The newly acquired, limited liquor licence means that some parts of the property now have the wherewithal to serve some quintessentially Chennai concoctions, dreamt up by bartender Sakthi Dasan. Consider a drink of white rum, sugarcane juice, and freshly muddled ginger, balanced well enough that the sugarcane refreshes you right before the rum hits. Or heady minty nannari mojitos, watermelon martinis, or Earl Grey tea-based vodkas.
Inside the club, those with membership cards can lean back on 40-year-old wooden furniture and gaze at an impressive reprint of a centuries-old Bourne & Shepherd photograph of the Calcutta Harbour. Or, have the erstwhile Maharaja of Bobbili looming over your shoulder as you enjoy a quiet glass of whisky sour.
The Purple Chameleon in in Phoenix MarketCity, Velachery, meanwhile, is all about bells and whistles. An innocuous door on a regular corridor of the mall leads inwards to a sudden riot of lights and colours. Inside, neon flamingoes jostle for space with equally bright pop culture signage; cocktails come with billows of smoke entrapped in bubbles; and DJs focus on heightening your buzz with their beats. It is a space of excited conversation and raucous laughter — if you want to recline quietly and dissect the finer flavours of a dainty dish, The Purple Chameleon is not for you.
And yet, plenty of thought has gone into the menu: there are 13 signature cocktails. These include the namesake purple chameleon: a heady concoction that uses gin infused with the blue peaflower, popular for its ability to change colour from blue to purple. It comes in a clear round vessel that gushes smoke, balanced gingerly atop a white disk whose rim is alight with colours.
Glitz aside, the idea is to bring in flavour notes of different parts of the country, “which is why each of these cocktails has an ingredient representing a different state. Our black buck cocktail, for instance, features mustard-infused tequila,” explains mixologist Nitin Tiwari.
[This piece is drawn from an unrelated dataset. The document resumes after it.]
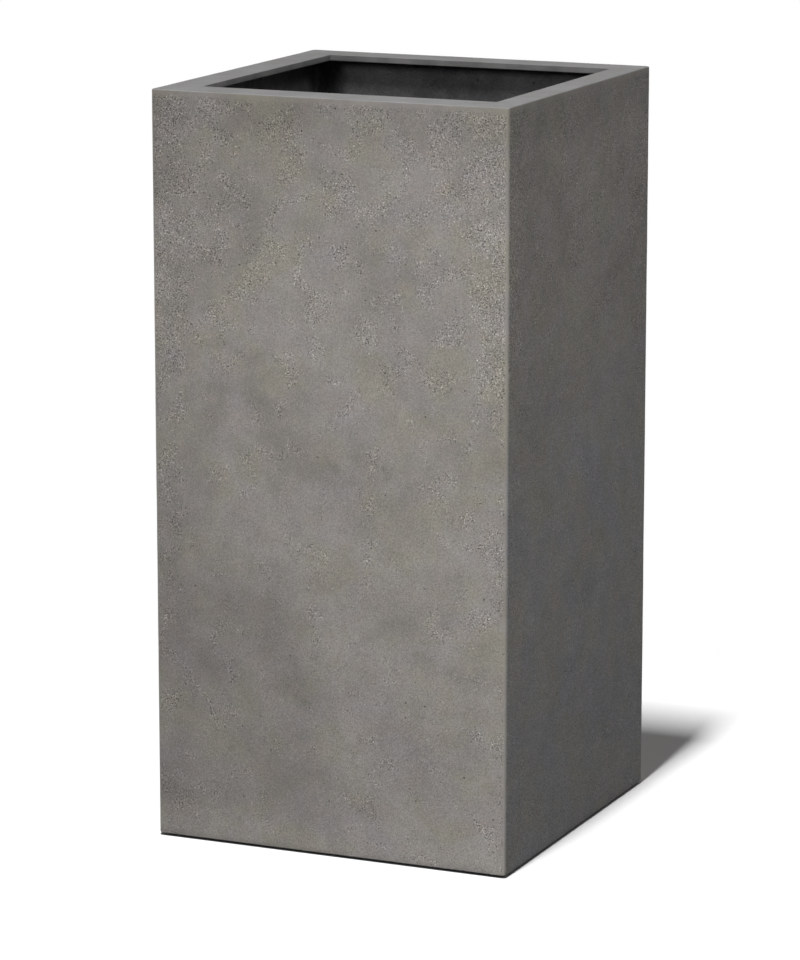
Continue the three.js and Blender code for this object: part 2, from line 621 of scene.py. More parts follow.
    def _zones(self, graph: NodeGraph, height: Socket) -> Socket:
        """Where the coat is coarse: ragged patches, most near the arrises and the top.

        Args:
            graph: the material.
            height: height over the floor.

        Returns:
            The zones, from 0 to 1.
        """
        patches = graph.noise(self.zone_size, detail=5.0, roughness=0.65, distortion=0.6)
        raised = graph.spread(height, *self.zone_heights, *self.zone_rise)
        by_arris = graph.product(
            graph.spread(self._from_arris(graph), *self.arris_span, 0.0, self.arris_crowd),
            graph.spread(height, *self.arris_heights, *self.arris_rise),
        )
        return graph.spread(graph.total(patches, raised, by_arris), *self.zone_span)

    def _wide(self, graph: NodeGraph) -> Socket:
        """Coordinates that draw the grain out along Y."""
        return graph.moved(scale=(1.0, self.side_stretch, 1.0))

    def _sand(self, graph: NodeGraph) -> Socket:
        """Fine grain with painted light from above: each grain painted dark over its top and pale
        under it.

        Args:
            graph: the material.

        Returns:
            The grain, about 0.
        """
        layers = []
        for lean, offset in ((1.0, 0.0), (-1.0, self.sand_offset)):
            for step, sign in ((0.0, 1.0), (self.sand_drop, -1.0)):
                place = graph.moved(
                    (offset + lean * step, lean * step, -step),
                    scale=(1.0, self.side_stretch, 1.0),
                )
                grains = graph.noise(self.sand_size, detail=1.0, roughness=0.7, vector=place)
                layers.append(graph.product(grains, sign * self.sand_contrast))
        return graph.total(*layers)

    def _sand_light(self, graph: NodeGraph, sandy: Socket, zone: Socket) -> Socket:
        """The painted light and shade of the sand, with more contrast in the coarse zones.

        Args:
            graph: the material.
            sandy: how strong the sand is.
            zone: the coarse zones.

        Returns:
            A factor.
        """
        sand = self._sand(graph)
        sharp = graph.product(graph.maths("ABSOLUTE", sand), zone, self.sharp_shade)
        strength = graph.total(graph.product(sandy, self.sand_shade), sharp)
        return graph.gain(graph.product(sand, strength))

    def _mottling(self, graph: NodeGraph) -> Socket:
        """The light that soft mottles of two sizes leave.

        Args:
            graph: the material.

        Returns:
            A factor.
        """
        small = graph.noise(self.mottle_size, detail=1.0, offset=(0.0, 0.0, 4.0))
        large = graph.noise(self.blotch_size, detail=3.0, roughness=0.6, offset=(8.0, 0.0, 0.0))
        return graph.product(
            graph.swing(small, self.mottle_shade), graph.swing(large, self.blotch_shade)
        )

    def _marks(self, graph: NodeGraph, zone: Socket) -> Socket:
        """Chips with a painted highlight on their lips and painted shade in their hollows, and
        loose specks, as light gained or lost.

        Args:
            graph: the material.
            zone: the coarse zones.

        Returns:
            The light, about 0.
        """
        distance, present = self._scattered(graph, self.chips, zone)
        # Painted shade in the hollow of each chip.
        dark = graph.product(graph.spread(distance, *self.chip_shaded_floor), self.chip_floor_shade)
        shape = graph.total(graph.spread(distance, *self.chip_lit_lip), dark)
        chips = graph.product(shape, present, self.chips.shade)
        distance, present = self._scattered(graph, self.specks, zone)
        kind = graph.noise(self.specks.spacing, offset=(0.0, 0.0, 2.0), detail=0.0)
        specks = graph.product(
            graph.spread(distance, *self.speck_span),
            present,
            graph.spread(kind, *self.speck_kinds, *self.speck_gains),
            self.specks.shade,
        )
        return graph.total(chips, specks)

    def _scattered(
        self, graph: NodeGraph, marks: Scatter, zone: Socket
    ) -> tuple[Socket, Socket]:
        """Cells of ragged outline, some of them with a mark.

        Args:
            graph: the material.
            marks: the kind of mark.
            zone: the coarse zones.

        Returns:
            The distance from the nearest cell's middle, in cell sizes, and whether that
            cell has a mark.
        """
        place = self._wide(graph)
        if marks.stir:
            place = graph.shaken(marks.spacing, marks.stir, place)
        distance, luck = graph.cells(marks.spacing, place)
        crowd = graph.maths("ADD", luck, graph.product(zone, marks.crowd))
        return distance, graph.spread(crowd, *marks.chance)

    def _height_mm(self, graph: NodeGraph, sandy: Socket, pits: Socket) -> Socket:
        """The relief of grit, slow lumps and pits, in millimetres.

        Args:
            graph: the material.
            sandy: how strong the sand is.
            pits: 1 at the bottom of a pit.

        Returns:
            The heights.
        """
        grit = graph.noise(self.grit_size, roughness=0.7, vector=self._wide(graph))
        lumps = graph.noise(self.lump_size, offset=(3.1, 0.0, 0.0))
        return graph.total(
            graph.product(grit, sandy, self.grit_depth),
            graph.product(lumps, self.lump_depth),
            graph.product(pits, -self.pit_depth),
        )

    def _colour(self, graph: NodeGraph, height: Socket, beside: Socket) -> Socket:
        """The coat's colour without its grain, with its painted light and shade.

        Args:
            graph: the material.
            height: height over the floor.
            beside: 1 on the side faces.

        Returns:
            The colour.
        """
        # Painted shade: a colder grey on the side faces low down.
        cold_side_shade = graph.spread(height, *self.cold_side_shade_heights, 0.0, self.cold_side_shade_share)
        clouds = graph.tint(
            graph.product(beside, cold_side_shade), self._clouds(graph), self._cold_side_shade_colour(graph)
        )
        top = graph.spread(height, *self._under_top(self.rim_band))
        foot = graph.spread(height, *self.foot_band, 1.0, 0.0)
        ends = graph.total(
            1.0,
            graph.product(top, graph.either(beside, self.rim_gains)),
            graph.product(foot, graph.either(beside, self.foot_gains)),
        )
        # Painted shade: the side faces darker towards the foot.
        shaded_side_foot = graph.spread(height, *self.shaded_side_foot, self.side_foot_shade, 0.0)
        shade = graph.gain(graph.product(shaded_side_foot, beside))
        painted_light_patches = self._painted_light_patches(graph, height, beside)
        return graph.brighten(clouds, graph.product(ends, painted_light_patches, shade))

    def _clouds(self, graph: NodeGraph) -> Socket:
        """The clouded grey, with its faint tints.

        Args:
            graph: the material.

        Returns:
            The colour.
        """
        clouds = graph.noise(self.cloud_size, detail=3.0, roughness=0.55)
        colour = graph.tint(graph.spread(clouds, *MIDDLE), self.deep, self.pale)
        for tint in self.tints:
            mask = graph.noise(tint.patch_size, detail=3.0, roughness=0.6, offset=tint.offset)
            share = graph.spread(mask, *self.tint_span, 0.0, tint.share)
            colour = graph.tint(share, colour, tint.colour)
        return colour

    def _cold_side_shade_colour(self, graph: NodeGraph) -> Socket:
        """Painted shade of the side faces low down, a colder grey, with faint blue and brown
        blots.

        Args:
            graph: the material.

        Returns:
            The colour.
        """
        blots = graph.noise(self.blot_size, detail=2.0, roughness=0.6, offset=(0.0, 0.0, 5.0))
        cold = graph.tint(graph.spread(blots, *self.blue_span), self.blue_blot, self.cold_side_shade)
        return graph.tint(graph.spread(blots, *self.brown_span), cold, self.brown_blot)

    def _painted_light_patches(self, graph: NodeGraph, height: Socket, beside: Socket) -> Socket:
        """Painted light and shade of the front and the back: soft patches, and shade towards the
        left arris.

        Args:
            graph: the material.
            height: height over the floor.
            beside: 1 on the side faces.

        Returns:
            A factor.
        """
        across = graph.node("ShaderNodeCombineXYZ", {"X": graph.axis("X"), "Z": height})
        # Painted shade towards the left arris.
        light = graph.spread(graph.axis("X"), *self.left_shade_span, self.left_shade_light, 1.0)
        for light_patch in self.painted_light_patches:
            ends = {0: across.outputs[0], 1: (light_patch.x, 0.0, light_patch.z)}
            away = graph.node("ShaderNodeVectorMath", ends, operation="DISTANCE")
            near = graph.spread(away.outputs["Value"], 0.0, light_patch.radius, 1.0 + light_patch.gain, 1.0)
            light = graph.product(light, near)
        change = graph.maths("SUBTRACT", light, 1.0)
        return graph.gain(graph.product(change, graph.loss(beside)))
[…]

Chef Navin Prasad’s food is playful in a different way, with twists on everything from regional street food to Japanese fried chicken, karaage. A chakli chaat comprises sev, curd and boondi, served on a thick, crunchy chakli or murukku instead of papdi. The base is uncompromisingly strong, the flavours match, it all just — fits. The slightly dry karaage, however, is more batter-crust than chicken, and needs to be rescued by an excellent onion sauce. A pleasant surprise is the til-wali macchi: small chunks of oh-so-soft fish coated in sesame seeds and cooked in the tandoor. The mild flavours are punctuated by sudden kicks of mustard. Desserts, like rum-soaked gulab jamun served in a pool of creamy rabri, are over-zealous with alcohol. Balance is not the strong suit here, but who cares? It’s all good fun anyway.